As some of my hon. Friends have said, the Government are still flailing around improving security and public behaviour. We spend weeks in this building debating banning smacking, smoking and hunting, and suddenly the Government wake up and realise that, with an election coming, they have to deal properly with terrorism and yob culture. If these terrorism Bills are now so necessary, why has it taken the Government three years after September 2001 to tighten our security? Was it that the original Bills were so badly drafted that new offences have suddenly proved necessary? Why, three years after that dreadful act, are the Government still flailing around trying to come up with the right legislative response? On antisocial behaviour, why is this now their third attempt to improve the legislation to give the police and local authorities the powers that they really need to crack down on such behaviour? I do not think that that is good enough.

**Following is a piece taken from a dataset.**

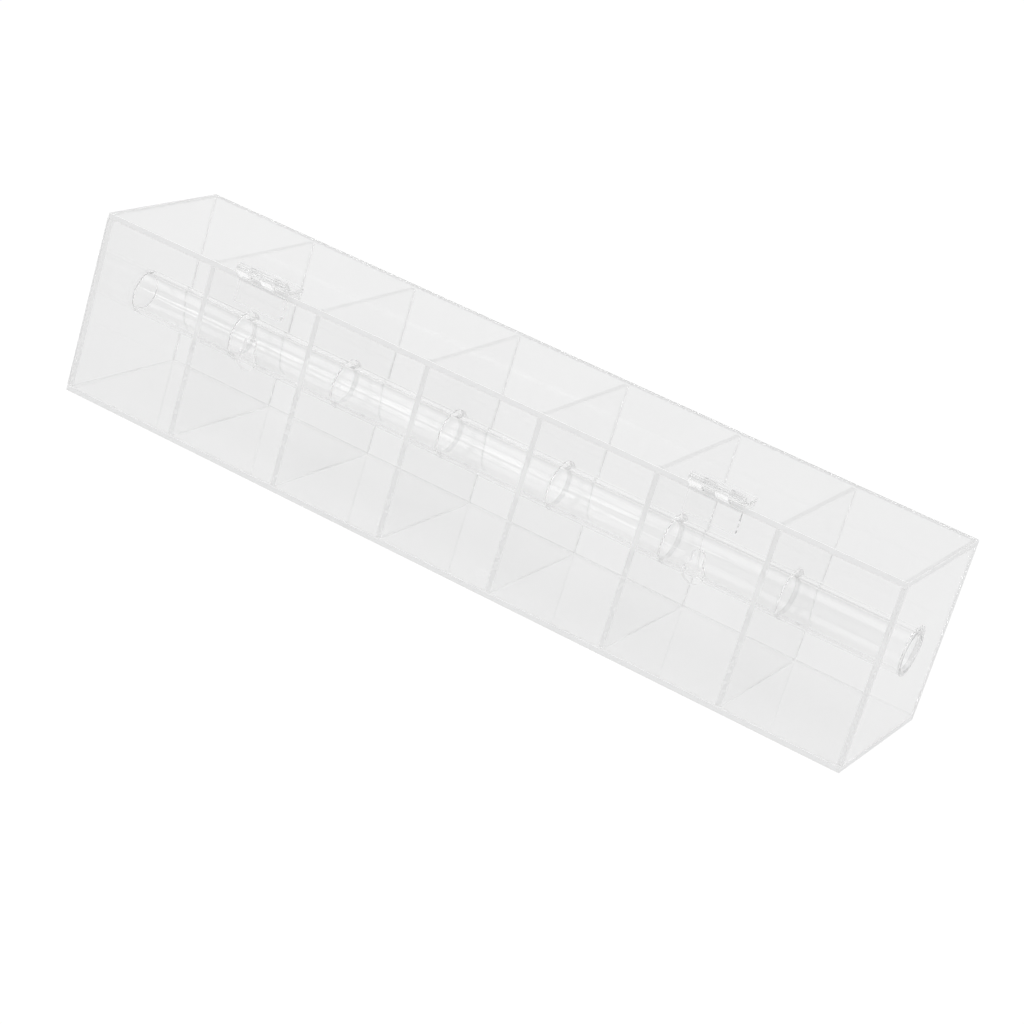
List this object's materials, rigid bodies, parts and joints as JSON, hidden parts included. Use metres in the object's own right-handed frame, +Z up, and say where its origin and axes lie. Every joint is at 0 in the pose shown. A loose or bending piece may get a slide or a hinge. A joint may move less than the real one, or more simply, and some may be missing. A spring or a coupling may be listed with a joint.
{
  "type": "sticker roll dispenser",
  "caption": "Long clear acrylic box with a hinged lid, partitioned compartments, a lengthwise tube that carries rolls of stickers, and keyholes in its back for hanging.",
  "frame": {"origin": "middle of the underside of the base plate", "axes": "+Z up, +X along the length towards the closed end plate, +Y towards the back, where the hinges and the keyholes are"},
  "size_m": [0.48, 0.1095, 0.1115],
  "materials": {
    "clear_plate": "clear cast acrylic sheet with polished edges",
    "clear_tube": "clear extruded acrylic tube",
    "hinge_moulding": "clear moulded acrylic",
    "hinge_pin": "clear acrylic rod"
  },
  "bodies": {
    "box": {"base_plate": "clear_plate", "front_wall": "clear_plate", "back_wall": "clear_plate", "end_plate_closed": "clear_plate", "end_plate_bored": "clear_plate", "partition_1": "clear_plate", "partition_2": "clear_plate", "partition_3": "clear_plate", "partition_4": "clear_plate", "partition_5": "clear_plate", "partition_6": "clear_plate", "hinge_1_wall_leaf": "hinge_moulding", "hinge_2_wall_leaf": "hinge_moulding", "hinge_1_pin": "hinge_pin", "hinge_2_pin": "hinge_pin"},
    "lid": {"lid_plate": "clear_plate", "hinge_1_lid_leaf": "hinge_moulding", "hinge_2_lid_leaf": "hinge_moulding"},
    "tube": {"roll_tube": "clear_tube"}
  },
  "joints": [
    {"name": "lid_hinge", "type": "hinge", "parent": "box", "child": "lid", "pos_m": [0, 0.056, 0.109], "axis": [-1, 0, 0], "range_deg": [0, 270]},
    {"name": "tube_slide", "type": "slide", "parent": "box", "child": "tube", "axis": [-1, 0, 0], "range_m": [0, 0.48]}
  ]
}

My priorities for this Queen's Speech would have been very different indeed. If the Government really wanted to help communities such as the villages in Sevenoaks, I can tell the Deputy Leader of the House exactly what he should have been proposing. He should have been doing something about the planning rules that Travellers continually ride roughshod over in my villages—in West Kingsdown, Halstead, Crockenhill and Hextable. All we are promised is yet another review. Instead of another review, there should be action.

First, there should be a presumption against retrospective planning in the green belt or areas of outstanding natural beauty. Why should Travellers or those who act on their behalf for very distinct commercial purposes be allowed to apply for retrospective planning permission that they know should not be granted?